It’s not that hard to imagine a young Steven Seagal, pre-ponytail, chins, and widow’s peak, thinking of himself as the most important crew member on the set of John Frankenheimer’s The Challenge. Hired to do the Akido stuntwork, Seagal could easily see himself as Scott Glenn’s lead character, the towering white American respectfully learning all he can from the wise and wily Japanese. Of course, it becomes a lot funnier if you imagine Seagal with the moppet hair that Glenn sports throughout The Challenge, as if an oversized Seagal were doing a guest spot as one of the young children on Eight is Enough.
Fortunately, Frankenheimer’s film is legitimately more respectful than a self-indulgent Seagal fantasy. The crude cruelty of America makes a cameo in the film, early on when Glenn, as Rick, a bottom-of-the-heap boxer, smarms his way out of a job as a sparring partner for a Japanese fighter and into a job as a low-rent sword courier. The first villain he comes across, played by the feather-haired Calvin Jung, sports an accent that can only be categorized as a very broad impersonation of Edward G. Robinson. “It’s a phony sword, see.” Jung is supposed to represent what happens when a Japanese man becomes corrupted by outside society, he becomes a gangster who loathes everything about his home country. He’s Glenn’s Ugly American turned inside out.
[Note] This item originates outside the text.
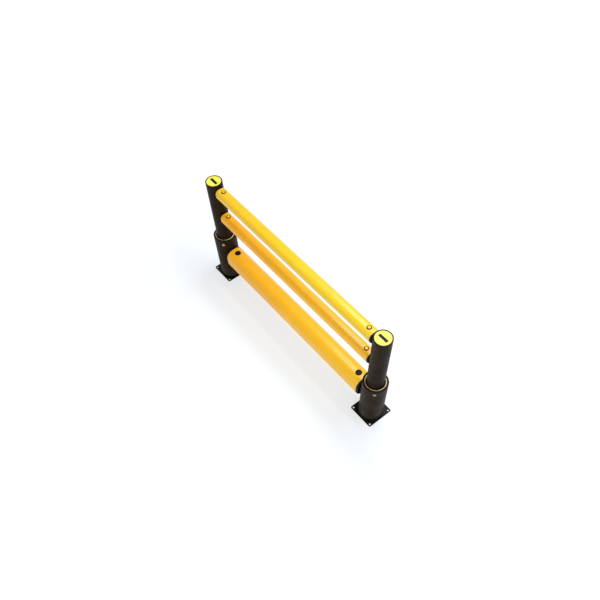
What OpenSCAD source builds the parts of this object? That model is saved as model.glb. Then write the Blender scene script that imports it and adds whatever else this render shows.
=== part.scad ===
// One bay of a flexible polymer traffic barrier: two sleeved posts on steel
// base plates, one deep traffic rail low down and two slimmer guard rails above.
// Millimetres. X runs along the rails, Y across them, Z up from the floor.
// The origin is on the floor, midway between the two posts.

/* [Bay] */
// Distance between the two post centres
post_spacing = 2290; // [1500:10:2800]
// Height of the post rim above the floor
post_top = 1170; // [950:5:1420]

/* [Base] */
// Side of the square base plate
plate_side = 270; // [250:2:340]
// Thickness of the base plate
plate_thick = 12; // [8:1:16]
// Radius of the base plate's corners
plate_corner_r = 14; // [6:1:20]
// Diameter of the anchor holes
anchor_hole_d = 18; // [12:1:20]
// Distance of each anchor hole from the plate's two nearest edges
anchor_edge = 20; // [18:1:26]
// Depth of the countersink at each anchor hole
anchor_sink = 5; // [2:0.5:6]

/* [Post] */
// Outside diameter of the post tube
post_od = 160; // [130:1:200]
// Wall of the post tube
post_wall = 10; // [8:0.5:15]
// Height of the steel socket's spigot inside the post
spigot_h = 300; // [150:5:400]
// Wall of the steel socket
socket_wall = 5; // [4:0.5:8]

/* [Sleeve] */
// Gap between the post and the sleeve's liner
sleeve_gap = 9; // [6:0.5:16]
// Wall of the pale liner inside the sleeve
liner_wall = 9; // [5:0.5:12]
// Drop of the liner's rim below the sleeve's rim
liner_drop = 2; // [0:0.5:6]
// Wall of the lower sleeve
sleeve_wall = 17.7; // [12:0.1:24]
// Height of the sleeve's rim above the top of the traffic rail
sleeve_over_rail = 120; // [95:5:200]
// Radius of the rounding on the sleeve's rim
sleeve_rim_r = 4; // [2:0.5:5]

/* [Post cap] */
// Depth of the cap's face below the post's rim
cap_drop = 1.5; // [0:0.5:3]
// Thickness of the cap's face
cap_face = 5; // [3:0.5:8]
// Depth of the cap's skirt inside the post
cap_skirt = 28; // [15:1:34]
// Wall of the cap's skirt
cap_skirt_wall = 4; // [3:0.5:5]

/* [Sleeve pin] */
// Diameter of the pin that locks the sleeve to the post
lock_pin_d = 20; // [14:1:24]
// Diameter of its domed head
lock_head_d = 30; // [28:1:36]
// Height of its domed head
lock_head_h = 6; // [4:0.5:8]
// Diameter of the round seat sunk into the sleeve for the head
lock_seat_d = 40; // [38:1:46]
// Depth of that seat
lock_seat_depth = 4; // [2:0.5:6]
// Distance of the pin below the sleeve's rim
lock_pin_drop = 52; // [45:1:70]
// Direction of the pin, in degrees from X
lock_pin_angle = -45; // [-60:5:-30]

/* [Traffic rail] */
// Height of the traffic rail's centre line
traffic_z = 300; // [240:5:360]
// Depth of the traffic rail across the barrier
traffic_w = 190; // [156:2:230]
// Height of the traffic rail's section
traffic_h = 210; // [174:2:252]
// Corner radius of the traffic rail's section
traffic_r = 76; // [40:1:76]
// Wall of the traffic rail
traffic_wall = 10; // [6:0.5:12]
// Gap between the sleeve and the end of the traffic rail
traffic_gap = 19; // [12:1:40]
// Distance of the traffic rail's pin from the rail's end
traffic_pin_inset = 73; // [60:1:90]

/* [Guard rails] */
// Drop of the top rail's centre line below the post's rim
top_drop = 80; // [70:1:100]
// Distance between the two guard rails' centre lines
guard_pitch = 290; // [200:5:330]
// Depth of a guard rail across the barrier
guard_w = 110; // [92:1:132]
// Height of a guard rail's section
guard_h = 102; // [92:1:122]
// Corner radius of a guard rail's section
guard_r = 40; // [22:1:44]
// Wall of a guard rail
guard_wall = 8; // [5:0.5:10]
// Gap between the post and the end of a guard rail
guard_gap = 14; // [8:1:30]
// Distance of a guard rail's pin from the rail's end
guard_pin_inset = 60; // [40:1:80]

/* [Rail couplings] */
// Length of the coupling that slides into a rail
spigot_len = 120; // [110:5:160]
// Wall of the couplings
coupling_wall = 9; // [6:0.5:12]
// Thickness of the web that closes a coupling
coupling_web = 8; // [5:0.5:12]
// How far a coupling's collar stands in from the rail's face
collar_inset = 1.5; // [0.5:0.5:6]
// Thickness of a coupling's collar along the rail
collar_thick = 24; // [18:1:30]
// Share of the rail's section that the neck behind the collar takes
neck_share = 0.72; // [0.6:0.02:0.9]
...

Unfortunately, some of these cruder touches seep into other elements of the film, such as a cheesy, seppuku-worthy sex scene, likely inserted by the producer Robert L. Rosen, who bookended The Challenge with projects like Going Ape and Porky’s 3: Revenge. That Frankenheimer continued to work with Rosen is sad, but at least he took a 7 year break from their partnership after The Challenge. It feels like a cynical move anyway to attempt the fish-out-of-water, “Eastern-Western” that Rosen was likely after. The Challenge posits Glenn in the role of a white savior, going from morally bankrupt and crass, to curious but still corruptible, and making the turn at knowledge and redemption, through comedic training sequences. The thing is, you can’t play the White Savior game at the same time as the Ugly American game, and so it’s not the least bit believable that Glenn attains skills that would have taken more graceful men years to earn. The White Savior genre requires the main character have all of the plot twists and turns surround him, with his final learning of lessons from the poor, grateful, and anonymous Yellow/Brown people be the conclusion of his arc.
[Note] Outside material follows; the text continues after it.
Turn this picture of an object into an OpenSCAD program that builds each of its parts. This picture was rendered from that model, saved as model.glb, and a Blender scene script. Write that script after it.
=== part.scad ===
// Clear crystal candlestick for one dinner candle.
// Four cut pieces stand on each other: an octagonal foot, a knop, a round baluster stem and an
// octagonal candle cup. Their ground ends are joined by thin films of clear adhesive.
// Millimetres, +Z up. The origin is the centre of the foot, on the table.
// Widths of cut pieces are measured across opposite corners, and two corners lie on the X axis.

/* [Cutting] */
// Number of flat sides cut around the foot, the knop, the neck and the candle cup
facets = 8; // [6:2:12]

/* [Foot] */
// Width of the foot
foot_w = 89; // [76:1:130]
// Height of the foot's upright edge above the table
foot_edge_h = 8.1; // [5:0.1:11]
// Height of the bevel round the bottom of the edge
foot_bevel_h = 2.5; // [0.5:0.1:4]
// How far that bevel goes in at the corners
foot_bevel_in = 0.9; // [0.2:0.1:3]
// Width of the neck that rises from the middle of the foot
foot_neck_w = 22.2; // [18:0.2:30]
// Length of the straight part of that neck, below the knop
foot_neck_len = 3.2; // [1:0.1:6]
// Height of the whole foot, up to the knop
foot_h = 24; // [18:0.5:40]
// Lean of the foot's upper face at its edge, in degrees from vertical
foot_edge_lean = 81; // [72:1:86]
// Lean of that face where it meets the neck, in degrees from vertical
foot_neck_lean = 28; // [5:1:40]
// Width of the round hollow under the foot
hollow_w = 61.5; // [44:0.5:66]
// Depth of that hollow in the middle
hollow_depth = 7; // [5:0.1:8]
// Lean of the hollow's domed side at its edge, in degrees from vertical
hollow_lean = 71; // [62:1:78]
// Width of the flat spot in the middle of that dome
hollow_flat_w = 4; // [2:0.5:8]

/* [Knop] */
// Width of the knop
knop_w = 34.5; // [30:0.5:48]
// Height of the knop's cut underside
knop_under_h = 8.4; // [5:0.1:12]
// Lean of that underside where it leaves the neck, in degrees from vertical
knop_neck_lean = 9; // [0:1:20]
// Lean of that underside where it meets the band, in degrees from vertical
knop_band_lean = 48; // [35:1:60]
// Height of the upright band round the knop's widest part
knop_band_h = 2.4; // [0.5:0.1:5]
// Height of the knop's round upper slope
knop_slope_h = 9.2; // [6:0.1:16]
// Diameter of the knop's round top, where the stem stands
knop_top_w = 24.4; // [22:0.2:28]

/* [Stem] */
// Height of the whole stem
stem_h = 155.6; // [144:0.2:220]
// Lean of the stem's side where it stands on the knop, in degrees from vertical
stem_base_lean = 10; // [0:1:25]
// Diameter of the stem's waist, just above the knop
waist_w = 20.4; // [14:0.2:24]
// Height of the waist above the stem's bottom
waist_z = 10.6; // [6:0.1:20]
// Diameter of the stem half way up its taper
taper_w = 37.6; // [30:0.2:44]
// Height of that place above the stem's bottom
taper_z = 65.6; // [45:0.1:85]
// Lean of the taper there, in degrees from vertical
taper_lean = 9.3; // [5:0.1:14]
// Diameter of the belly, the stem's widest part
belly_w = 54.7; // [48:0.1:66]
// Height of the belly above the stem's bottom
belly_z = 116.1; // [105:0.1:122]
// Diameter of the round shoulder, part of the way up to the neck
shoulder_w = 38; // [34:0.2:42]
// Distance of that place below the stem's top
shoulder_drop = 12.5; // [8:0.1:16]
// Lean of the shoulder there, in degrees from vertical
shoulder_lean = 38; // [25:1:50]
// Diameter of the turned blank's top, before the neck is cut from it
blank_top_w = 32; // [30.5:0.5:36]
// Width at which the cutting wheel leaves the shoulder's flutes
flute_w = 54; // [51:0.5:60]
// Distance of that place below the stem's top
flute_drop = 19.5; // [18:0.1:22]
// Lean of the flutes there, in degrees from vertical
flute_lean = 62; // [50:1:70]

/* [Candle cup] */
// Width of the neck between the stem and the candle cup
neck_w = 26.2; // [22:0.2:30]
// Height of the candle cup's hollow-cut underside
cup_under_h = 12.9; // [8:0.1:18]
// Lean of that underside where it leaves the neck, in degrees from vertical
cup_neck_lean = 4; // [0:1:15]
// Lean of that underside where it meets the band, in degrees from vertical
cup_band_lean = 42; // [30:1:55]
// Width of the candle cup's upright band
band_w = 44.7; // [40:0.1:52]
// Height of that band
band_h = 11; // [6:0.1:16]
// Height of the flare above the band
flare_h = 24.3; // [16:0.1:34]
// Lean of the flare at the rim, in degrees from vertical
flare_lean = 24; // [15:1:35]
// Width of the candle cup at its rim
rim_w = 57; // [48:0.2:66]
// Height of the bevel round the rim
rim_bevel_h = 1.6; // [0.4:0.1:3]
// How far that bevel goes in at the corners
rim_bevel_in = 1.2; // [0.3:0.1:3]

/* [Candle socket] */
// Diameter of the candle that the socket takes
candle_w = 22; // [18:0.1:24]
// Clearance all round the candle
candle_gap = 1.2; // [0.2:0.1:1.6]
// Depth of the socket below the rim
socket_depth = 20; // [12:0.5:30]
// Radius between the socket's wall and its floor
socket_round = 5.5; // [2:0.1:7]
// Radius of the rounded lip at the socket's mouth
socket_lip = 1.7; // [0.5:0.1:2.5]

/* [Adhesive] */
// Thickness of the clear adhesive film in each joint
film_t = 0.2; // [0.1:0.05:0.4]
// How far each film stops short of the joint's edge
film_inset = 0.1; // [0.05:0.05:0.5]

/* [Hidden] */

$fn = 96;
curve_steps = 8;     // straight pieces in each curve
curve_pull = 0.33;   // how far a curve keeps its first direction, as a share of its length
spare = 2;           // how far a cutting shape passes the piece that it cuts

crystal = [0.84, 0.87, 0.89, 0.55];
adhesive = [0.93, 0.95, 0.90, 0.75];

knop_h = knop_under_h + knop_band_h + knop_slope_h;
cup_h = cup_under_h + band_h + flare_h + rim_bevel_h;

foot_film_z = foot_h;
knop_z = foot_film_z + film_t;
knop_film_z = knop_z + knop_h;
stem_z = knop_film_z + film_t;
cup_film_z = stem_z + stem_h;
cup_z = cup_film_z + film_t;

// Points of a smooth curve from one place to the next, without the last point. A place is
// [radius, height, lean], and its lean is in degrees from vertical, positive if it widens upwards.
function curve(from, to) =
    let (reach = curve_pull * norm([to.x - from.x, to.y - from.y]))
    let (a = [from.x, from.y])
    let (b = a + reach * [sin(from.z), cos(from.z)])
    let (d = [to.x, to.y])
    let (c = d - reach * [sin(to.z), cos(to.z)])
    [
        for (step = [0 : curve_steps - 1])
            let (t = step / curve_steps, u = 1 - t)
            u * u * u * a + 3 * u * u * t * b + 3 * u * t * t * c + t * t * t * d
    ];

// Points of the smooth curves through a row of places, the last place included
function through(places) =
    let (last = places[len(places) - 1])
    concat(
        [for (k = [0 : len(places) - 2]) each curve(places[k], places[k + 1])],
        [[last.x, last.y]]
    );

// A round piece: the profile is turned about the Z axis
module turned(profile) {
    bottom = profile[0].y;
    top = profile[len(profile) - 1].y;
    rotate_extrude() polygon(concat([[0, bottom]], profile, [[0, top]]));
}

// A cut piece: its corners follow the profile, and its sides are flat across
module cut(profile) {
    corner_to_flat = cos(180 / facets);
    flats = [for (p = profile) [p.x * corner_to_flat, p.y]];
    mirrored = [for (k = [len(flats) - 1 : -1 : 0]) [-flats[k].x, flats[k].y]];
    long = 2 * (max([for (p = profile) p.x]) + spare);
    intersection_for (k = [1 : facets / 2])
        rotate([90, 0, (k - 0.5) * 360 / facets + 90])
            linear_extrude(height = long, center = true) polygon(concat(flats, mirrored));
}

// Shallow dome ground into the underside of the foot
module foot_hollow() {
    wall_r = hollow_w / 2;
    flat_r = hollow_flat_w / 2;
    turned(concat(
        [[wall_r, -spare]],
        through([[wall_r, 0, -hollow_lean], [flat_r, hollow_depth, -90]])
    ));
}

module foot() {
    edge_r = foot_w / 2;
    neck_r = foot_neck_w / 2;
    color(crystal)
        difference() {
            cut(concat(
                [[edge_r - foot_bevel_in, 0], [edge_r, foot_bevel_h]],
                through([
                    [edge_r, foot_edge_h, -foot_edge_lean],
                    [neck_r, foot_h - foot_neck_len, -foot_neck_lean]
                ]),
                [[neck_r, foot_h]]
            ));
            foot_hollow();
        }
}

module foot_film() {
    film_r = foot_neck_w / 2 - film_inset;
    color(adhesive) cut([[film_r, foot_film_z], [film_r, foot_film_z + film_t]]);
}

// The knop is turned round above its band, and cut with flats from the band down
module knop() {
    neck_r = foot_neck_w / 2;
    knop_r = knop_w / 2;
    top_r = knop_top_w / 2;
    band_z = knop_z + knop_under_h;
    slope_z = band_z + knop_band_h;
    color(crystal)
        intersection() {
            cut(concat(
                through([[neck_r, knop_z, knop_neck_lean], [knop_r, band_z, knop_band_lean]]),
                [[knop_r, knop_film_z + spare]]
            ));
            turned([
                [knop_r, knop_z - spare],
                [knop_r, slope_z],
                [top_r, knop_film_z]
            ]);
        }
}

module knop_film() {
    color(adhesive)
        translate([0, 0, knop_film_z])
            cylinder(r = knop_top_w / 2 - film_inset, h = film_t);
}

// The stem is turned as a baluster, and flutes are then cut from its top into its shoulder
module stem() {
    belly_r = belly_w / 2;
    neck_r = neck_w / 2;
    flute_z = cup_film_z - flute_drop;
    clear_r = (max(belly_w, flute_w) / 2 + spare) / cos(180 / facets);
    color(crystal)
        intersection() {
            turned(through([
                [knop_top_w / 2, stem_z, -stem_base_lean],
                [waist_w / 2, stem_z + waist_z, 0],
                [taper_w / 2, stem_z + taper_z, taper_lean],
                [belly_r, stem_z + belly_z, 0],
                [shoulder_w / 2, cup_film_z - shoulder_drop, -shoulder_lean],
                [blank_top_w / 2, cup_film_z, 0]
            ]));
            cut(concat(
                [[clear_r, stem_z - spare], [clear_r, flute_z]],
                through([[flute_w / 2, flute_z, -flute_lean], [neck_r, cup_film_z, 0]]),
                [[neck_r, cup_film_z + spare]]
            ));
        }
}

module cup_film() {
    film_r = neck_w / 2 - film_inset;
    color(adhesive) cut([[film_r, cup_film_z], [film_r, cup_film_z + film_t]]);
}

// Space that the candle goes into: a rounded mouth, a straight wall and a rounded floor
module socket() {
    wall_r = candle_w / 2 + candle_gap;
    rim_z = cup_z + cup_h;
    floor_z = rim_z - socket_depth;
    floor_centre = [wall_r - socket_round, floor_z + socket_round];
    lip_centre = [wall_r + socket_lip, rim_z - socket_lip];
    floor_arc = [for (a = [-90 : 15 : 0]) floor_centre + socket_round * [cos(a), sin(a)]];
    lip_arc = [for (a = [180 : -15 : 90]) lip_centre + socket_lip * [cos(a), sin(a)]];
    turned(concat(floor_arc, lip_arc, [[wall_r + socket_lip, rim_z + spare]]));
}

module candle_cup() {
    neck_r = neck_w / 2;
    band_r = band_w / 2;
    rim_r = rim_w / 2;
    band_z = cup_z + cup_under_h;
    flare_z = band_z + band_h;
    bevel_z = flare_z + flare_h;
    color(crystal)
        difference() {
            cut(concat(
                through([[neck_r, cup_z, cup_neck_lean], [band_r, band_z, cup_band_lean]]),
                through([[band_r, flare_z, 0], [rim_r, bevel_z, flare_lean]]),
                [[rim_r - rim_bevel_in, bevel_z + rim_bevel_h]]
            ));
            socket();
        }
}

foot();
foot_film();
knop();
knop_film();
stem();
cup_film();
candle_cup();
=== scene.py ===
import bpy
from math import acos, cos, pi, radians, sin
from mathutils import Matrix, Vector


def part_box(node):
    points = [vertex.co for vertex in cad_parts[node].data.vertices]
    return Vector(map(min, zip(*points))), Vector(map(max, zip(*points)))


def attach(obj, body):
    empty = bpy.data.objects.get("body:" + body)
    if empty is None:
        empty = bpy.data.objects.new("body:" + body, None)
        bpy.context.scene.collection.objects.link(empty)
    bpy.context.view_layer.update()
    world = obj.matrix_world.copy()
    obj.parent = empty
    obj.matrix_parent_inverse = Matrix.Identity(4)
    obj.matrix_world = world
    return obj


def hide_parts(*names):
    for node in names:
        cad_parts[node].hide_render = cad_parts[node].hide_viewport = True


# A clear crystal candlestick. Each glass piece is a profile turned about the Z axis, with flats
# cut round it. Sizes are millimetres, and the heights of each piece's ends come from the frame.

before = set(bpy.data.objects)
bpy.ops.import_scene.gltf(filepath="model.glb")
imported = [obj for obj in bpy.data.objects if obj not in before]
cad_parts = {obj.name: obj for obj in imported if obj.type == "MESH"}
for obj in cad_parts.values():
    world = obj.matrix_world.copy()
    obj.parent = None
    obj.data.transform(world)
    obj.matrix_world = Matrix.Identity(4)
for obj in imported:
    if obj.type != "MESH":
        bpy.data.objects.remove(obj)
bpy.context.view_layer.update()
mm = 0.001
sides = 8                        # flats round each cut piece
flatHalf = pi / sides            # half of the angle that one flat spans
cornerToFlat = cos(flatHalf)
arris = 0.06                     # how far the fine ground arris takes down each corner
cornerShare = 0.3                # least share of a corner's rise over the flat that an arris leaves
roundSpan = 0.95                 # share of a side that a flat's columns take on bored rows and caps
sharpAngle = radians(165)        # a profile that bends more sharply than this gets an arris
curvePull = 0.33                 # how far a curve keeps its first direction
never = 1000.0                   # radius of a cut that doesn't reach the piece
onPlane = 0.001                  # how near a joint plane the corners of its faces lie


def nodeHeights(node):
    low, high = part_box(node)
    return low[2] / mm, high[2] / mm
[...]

Luckily, co-writer John Sayles, who had been by that point, knee deep in his self-aware exploitation period (writing Piranha, The Howling, and Alligator), was moving towards his more respectable career as an independent filmmaker. You can spot Sayles touches throughout The Challenge, as with the themes of self-doubt and honor that would later show up in his own Men With Guns and Lone Star. Sayles seems more interested in the backstory behind Toshiro Mifune’s character, and his battles with his brother, as if getting Glenn to Japan was just an excuse to tell that story, and he’d be more than happy to kill him off. The scene where, after the standard “foreign foods are icky” gross-out scene (played more effectively in Indiana Jones and the Temple of Doom), Glenn drunkenly goes off to vomit, might have been a good turning point to leave Glenn behind and move on to the actual story. Sayles’ fingerprints are visible in the transition between Act I and II, where Glenn has left the story, but can only find his redemption through full assimilation. Granted, this is hacky material, but Frankenheimer excels in pulpy nonsense like The Challenge, and the surprisingly brutal violence that makes an occasional appearance is well handled.
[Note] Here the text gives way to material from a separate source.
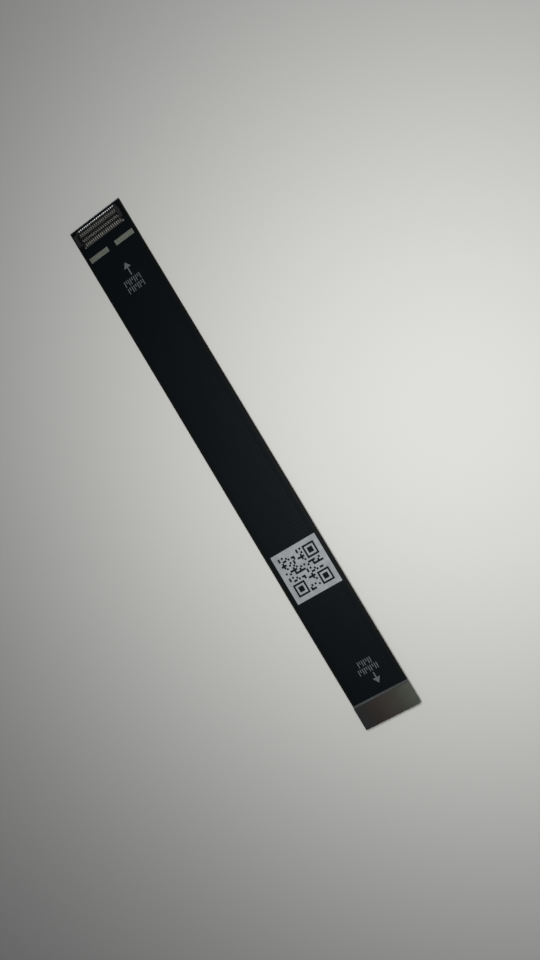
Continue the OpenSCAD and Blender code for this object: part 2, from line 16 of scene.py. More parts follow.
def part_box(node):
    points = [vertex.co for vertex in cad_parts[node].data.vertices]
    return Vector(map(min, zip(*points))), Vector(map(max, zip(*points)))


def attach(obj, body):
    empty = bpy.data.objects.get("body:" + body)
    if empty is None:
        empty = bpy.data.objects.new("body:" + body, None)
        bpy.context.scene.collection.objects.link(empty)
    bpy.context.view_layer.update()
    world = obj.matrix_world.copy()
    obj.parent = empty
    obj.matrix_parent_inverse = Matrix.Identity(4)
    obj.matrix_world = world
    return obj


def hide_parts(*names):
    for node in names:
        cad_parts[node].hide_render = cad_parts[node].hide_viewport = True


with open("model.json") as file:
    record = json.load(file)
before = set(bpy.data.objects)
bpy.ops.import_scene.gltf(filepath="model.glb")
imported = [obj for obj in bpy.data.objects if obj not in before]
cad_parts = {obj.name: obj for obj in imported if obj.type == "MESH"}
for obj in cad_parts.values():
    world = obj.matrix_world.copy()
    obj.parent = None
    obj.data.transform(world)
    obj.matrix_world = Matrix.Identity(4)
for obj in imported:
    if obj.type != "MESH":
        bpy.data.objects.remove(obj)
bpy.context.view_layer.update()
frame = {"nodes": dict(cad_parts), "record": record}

# %% [markdown]
# ## Measures
# Blender works in metres and a maker of connectors in millimetres, so sizes are typed in millimetres and
# turned with MM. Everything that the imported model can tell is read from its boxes. What a box can't tell,
# such as the sheet thickness of a contact, is a named value here.

# %% Read the measures
MM = 0.001


def centre_of(node):
    """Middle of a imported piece's box, in metres."""
    low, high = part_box(node)
    return (Vector(low) + Vector(high)) / 2


def span_of(node):
    """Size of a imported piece's box, in metres."""
    low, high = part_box(node)
    return Vector(high) - Vector(low)


flex_length, flex_width, _ = span_of("core_film")
film_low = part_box("bottom_coverlay")[0].z
coverlay_thickness = 0.03 * MM
film_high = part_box("bottom_coverlay")[1].z - coverlay_thickness
flex_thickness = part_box("top_coverlay")[1].z - film_high
rise_margin = 1.0 * MM
rise_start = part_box("receptacle_plate")[1].x + rise_margin
rise_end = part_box("plug_plate_bond")[0].x - rise_margin
# The copper stops this far from both long edges
bare_margin = 0.45 * MM
contact_pitch = 0.4 * MM
contacts_per_row = 20
contact_width = 0.18 * MM
row_half = (contacts_per_row - 1) * contact_pitch / 2
print("film", flex_length, flex_width, "levels", film_low, film_high, "thickness", flex_thickness)

receptacle_middle = centre_of("receptacle_housing")
receptacle_half = span_of("receptacle_housing").x / 2
receptacle_tail_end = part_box("receptacle_inner_contacts")[1].x - receptacle_middle.x
receptacle_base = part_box("receptacle_housing")[0].z
plug_middle = centre_of("plug_housing")
plug_tail_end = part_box("plug_inner_contacts")[1].x - plug_middle.x
plug_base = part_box("plug_housing")[1].z
plug_height = span_of("plug_housing").z
spring_thickness = 0.08 * MM
blade_thickness = 0.06 * MM
print("tails reach", receptacle_tail_end, plug_tail_end, "from the middles of the connectors")

# %% [markdown]
# ## Two helpers for nodes
# Shader trees and Geometry Nodes trees are both made of nodes with sockets. One function adds a node, sets
# its properties, and fills its inputs with either a value or a link. A second turns a hex colour, which is
# written in sRGB, into the linear numbers that a shader adds up.

# %% Node and colour helpers


def add_node(tree, kind, inputs=None, **settings):
    """Adds a node. inputs maps a socket's name or number to a value or to another node's output."""
    made = tree.nodes.new(kind)
    for name, value in settings.items():
        setattr(made, name, value)
    for key, value in (inputs or {}).items():
        socket = made.inputs[key]
        if isinstance(value, bpy.types.NodeSocket):
            tree.links.new(value, socket)
        else:
            socket.default_value = value
    return made


def srgb(code):
    """Linear red, green, blue and alpha of a colour such as #8A8C90."""
    parts = [int(code[i : i + 2], 16) / 255 for i in (1, 3, 5)]
    linear = [c / 12.92 if c <= 0.04045 else ((c + 0.055) / 1.055) ** 2.4 for c in parts]
    return (*linear, 1.0)


def new_material(name):
    """A new material and its empty tree."""
    material = bpy.data.materials.new(name)
    material.use_nodes = True
    tree = material.node_tree
    tree.nodes.clear()
    return material, tree


def finish_material(tree, shader):
    """Links a shader to a new output."""
    add_node(tree, "ShaderNodeOutputMaterial", {"Surface": shader.outputs[0]})


print("white as linear:", srgb("#FFFFFF"))

# %% [markdown]
# ## Camera
# The cable is seen almost from above, leaning about 22 degrees towards its far long edge and a touch
# towards the plug, so that its length runs from the upper left to the lower right. The camera's axes are
# worked out from that: the cable's +X has to fall along a given direction of the picture, and the rest
# follows from the lean.

# %% Set the camera
# Lean of the line of sight from the vertical, towards the far edge and towards the plug
LEAN = math.radians(21.655)
TIP = math.radians(1.414)
# How steeply the cable falls across the picture
FALL = math.radians(58.9)
CAMERA_DISTANCE = 207.8 * MM
LENS = 46.6
aim = Vector((4.58 * MM, 2.73 * MM, 0.5 * MM))

backward = Vector((math.sin(TIP), math.sin(LEAN) * math.cos(TIP), math.cos(LEAN) * math.cos(TIP)))
along = (Vector((1, 0, 0)) - backward * backward.x).normalized()
aside = backward.cross(along)
right = math.cos(FALL) * along + math.sin(FALL) * aside
up = -math.sin(FALL) * along + math.cos(FALL) * aside

camera = bpy.data.objects.new("camera", bpy.data.cameras.new("camera"))
bpy.context.scene.collection.objects.link(camera)
camera.data.lens = LENS
camera.data.sensor_width = 36
camera.data.clip_start = 5 * MM
camera.data.clip_end = 5000 * MM
turn = Matrix((right, up, backward)).transposed().to_4x4()
camera.matrix_world = Matrix.Translation(aim + backward * CAMERA_DISTANCE) @ turn
bpy.context.scene.camera = camera
print("camera at", [round(v, 4) for v in camera.location])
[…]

Frankenheimer, whose career, after his heyday in the 1960s (The Manchurian Candidate, Birdman of Alcatraz), had hit a lull after 1979’s hokey horror film Prophecy, obviously wanted to garner some goodwill with The Challenge, which explains his hiring of Cinematographer Kôzô Okazaki, who worked primarily on Japanese language projects, but also shot The Yakuza. That was Sydney Pollack’s 1974 film that mined similar territory as The Challenge, with Robert Mitchum playing the tough honky role, sloppily wading his way through Japan and learning the meaning of honor. Okazaki doesn’t bring a visual crispness to either film, but rather a hazy, lived-in feel, even utilizing the same extraordinary building he used in The Yakuza, for the final battle in The Challenge (clearly an influence on the similar conclusion in the Shô Kosugi vehicle, Revenge of the Ninja). The knowing feel of the photography is best expressed in an early chase scene where Frankenheimer repeatedly flash cuts to fish heads as Glenn grimaces as he runs. It’s grimy, off-putting, and just right for the moment.
Were the fish heads a nod to the Barnes and Barnes song Fish heads, and their roly-poly-ness? Unlikely, but certainly Steven Seagal took their lead on the issue of being a roly-poly action star. Yep. Fat joke.